▸ **Provided material**
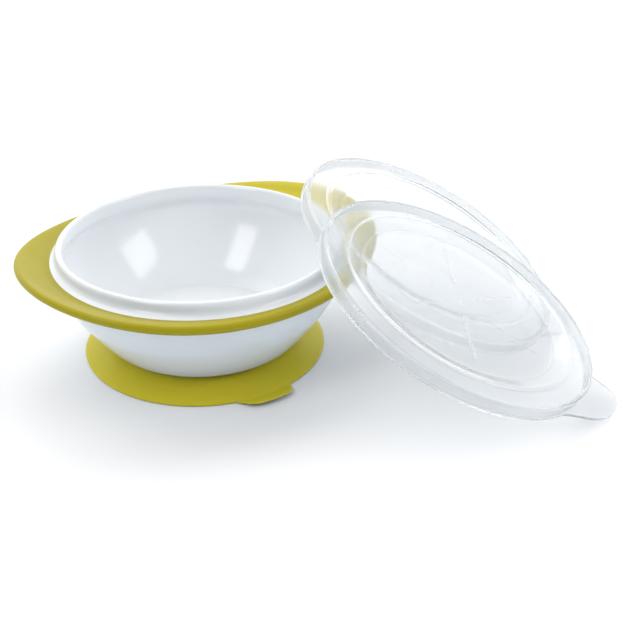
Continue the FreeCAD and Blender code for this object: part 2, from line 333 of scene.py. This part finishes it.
def clear_plastic():
    m, nt, bs, out = new_mat("clear_plastic")
    big = noise(nt, 30.0, 2.0)
    fine = noise(nt, 1200.0, 3.0)
    bs.inputs["Base Color"].default_value = (0.925, 0.94, 0.952, 1)
    bs.inputs["Transmission Weight"].default_value = 1.0
    bs.inputs["IOR"].default_value = 1.46
    at = nt.nodes.new("ShaderNodeAttribute")
    at.attribute_name = "haze_and_veil"
    dull = nt.nodes.new("ShaderNodeMath")
    dull.operation = "MULTIPLY_ADD"
    dull.inputs[1].default_value = 1.3
    nt.links.new(at.outputs["Fac"], dull.inputs[0])
    nt.links.new(ramp(nt, fine.outputs["Fac"], 0.3, 0.7, 0.09, 0.13), dull.inputs[2])
    nt.links.new(dull.outputs["Value"], bs.inputs["Roughness"])
    bump(nt, bs, [(big.outputs["Fac"], 0.0003, 0.05)])
    # light passes through to the table instead of leaving a black shadow
    lp = nt.nodes.new("ShaderNodeLightPath")
    tr = nt.nodes.new("ShaderNodeBsdfTransparent")
    tr.inputs["Color"].default_value = (0.835, 0.845, 0.855, 1)
    mx = nt.nodes.new("ShaderNodeMixShader")
    both = nt.nodes.new("ShaderNodeMath")
    both.operation = "MAXIMUM"
    nt.links.new(lp.outputs["Is Shadow Ray"], both.inputs[0])
    nt.links.new(lp.outputs["Is Diffuse Ray"], both.inputs[1])
    nt.links.new(both.outputs["Value"], mx.inputs["Fac"])
    # a light haze in the plastic, stronger where the mesh says so; on the lids' side away from the pull tab the extra
    # haze is a painted reflection veil
    haze = nt.nodes.new("ShaderNodeBsdfDiffuse")
    haze.inputs["Color"].default_value = (0.82, 0.85, 0.88, 1)
    add = nt.nodes.new("ShaderNodeMath")
    add.operation = "ADD"
    nt.links.new(at.outputs["Fac"], add.inputs[0])
    nt.links.new(ramp(nt, big.outputs["Fac"], 0.3, 0.7, 0.030, 0.045), add.inputs[1])
    body = nt.nodes.new("ShaderNodeMixShader")
    nt.links.new(add.outputs["Value"], body.inputs["Fac"])
    nt.links.new(bs.outputs["BSDF"], body.inputs[1])
    nt.links.new(haze.outputs["BSDF"], body.inputs[2])
    nt.links.new(body.outputs["Shader"], mx.inputs[1])
    nt.links.new(tr.outputs["BSDF"], mx.inputs[2])
    nt.links.new(mx.outputs["Shader"], out.inputs["Surface"])
    return m


WHITE, CLEAR = white_plastic(), clear_plastic()
# one lime elastomer in two copies: the collar's copy is painted darker as painted shade, the suction disc's and tab's
# copy is painted lighter as painted light
LIME_SHADED_COPY = lime_rubber("lime_elastomer_painted_shade", (0.39, 0.331, 0.007, 1), (0.415, 0.352, 0.010, 1), (0.59, 0.505, 0.018, 1))
LIME_LIT_COPY = lime_rubber("lime_elastomer_painted_light", (0.64, 0.548, 0.022, 1), (0.675, 0.578, 0.028, 1))


def finish_piece(ob, mat, body, slot, *nodes):
    ob.data.materials.clear()
    ob.data.materials.append(mat)
    if nodes:
        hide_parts(*nodes)
    return ob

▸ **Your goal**
Copy out the full material exactly as it appears.

▸ **Response to this task**
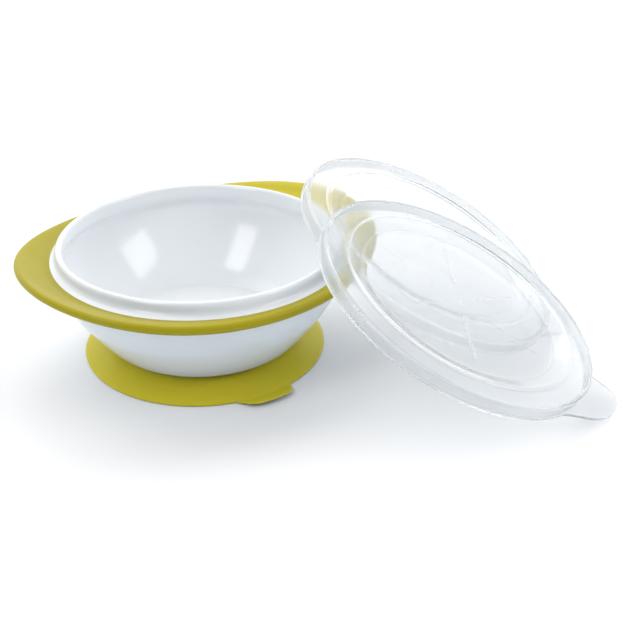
Continue the FreeCAD and Blender code for this object: part 2, from line 333 of scene.py. This part finishes it.
def clear_plastic():
    m, nt, bs, out = new_mat("clear_plastic")
    big = noise(nt, 30.0, 2.0)
    fine = noise(nt, 1200.0, 3.0)
    bs.inputs["Base Color"].default_value = (0.925, 0.94, 0.952, 1)
    bs.inputs["Transmission Weight"].default_value = 1.0
    bs.inputs["IOR"].default_value = 1.46
    at = nt.nodes.new("ShaderNodeAttribute")
    at.attribute_name = "haze_and_veil"
    dull = nt.nodes.new("ShaderNodeMath")
    dull.operation = "MULTIPLY_ADD"
    dull.inputs[1].default_value = 1.3
    nt.links.new(at.outputs["Fac"], dull.inputs[0])
    nt.links.new(ramp(nt, fine.outputs["Fac"], 0.3, 0.7, 0.09, 0.13), dull.inputs[2])
    nt.links.new(dull.outputs["Value"], bs.inputs["Roughness"])
    bump(nt, bs, [(big.outputs["Fac"], 0.0003, 0.05)])
    # light passes through to the table instead of leaving a black shadow
    lp = nt.nodes.new("ShaderNodeLightPath")
    tr = nt.nodes.new("ShaderNodeBsdfTransparent")
    tr.inputs["Color"].default_value = (0.835, 0.845, 0.855, 1)
    mx = nt.nodes.new("ShaderNodeMixShader")
    both = nt.nodes.new("ShaderNodeMath")
    both.operation = "MAXIMUM"
    nt.links.new(lp.outputs["Is Shadow Ray"], both.inputs[0])
    nt.links.new(lp.outputs["Is Diffuse Ray"], both.inputs[1])
    nt.links.new(both.outputs["Value"], mx.inputs["Fac"])
    # a light haze in the plastic, stronger where the mesh says so; on the lids' side away from the pull tab the extra
    # haze is a painted reflection veil
    haze = nt.nodes.new("ShaderNodeBsdfDiffuse")
    haze.inputs["Color"].default_value = (0.82, 0.85, 0.88, 1)
    add = nt.nodes.new("ShaderNodeMath")
    add.operation = "ADD"
    nt.links.new(at.outputs["Fac"], add.inputs[0])
    nt.links.new(ramp(nt, big.outputs["Fac"], 0.3, 0.7, 0.030, 0.045), add.inputs[1])
    body = nt.nodes.new("ShaderNodeMixShader")
    nt.links.new(add.outputs["Value"], body.inputs["Fac"])
    nt.links.new(bs.outputs["BSDF"], body.inputs[1])
    nt.links.new(haze.outputs["BSDF"], body.inputs[2])
    nt.links.new(body.outputs["Shader"], mx.inputs[1])
    nt.links.new(tr.outputs["BSDF"], mx.inputs[2])
    nt.links.new(mx.outputs["Shader"], out.inputs["Surface"])
    return m


WHITE, CLEAR = white_plastic(), clear_plastic()
# one lime elastomer in two copies: the collar's copy is painted darker as painted shade, the suction disc's and tab's
# copy is painted lighter as painted light
LIME_SHADED_COPY = lime_rubber("lime_elastomer_painted_shade", (0.39, 0.331, 0.007, 1), (0.415, 0.352, 0.010, 1), (0.59, 0.505, 0.018, 1))
LIME_LIT_COPY = lime_rubber("lime_elastomer_painted_light", (0.64, 0.548, 0.022, 1), (0.675, 0.578, 0.028, 1))


def finish_piece(ob, mat, body, slot, *nodes):
    ob.data.materials.clear()
    ob.data.materials.append(mat)
    if nodes:
        hide_parts(*nodes)
    return ob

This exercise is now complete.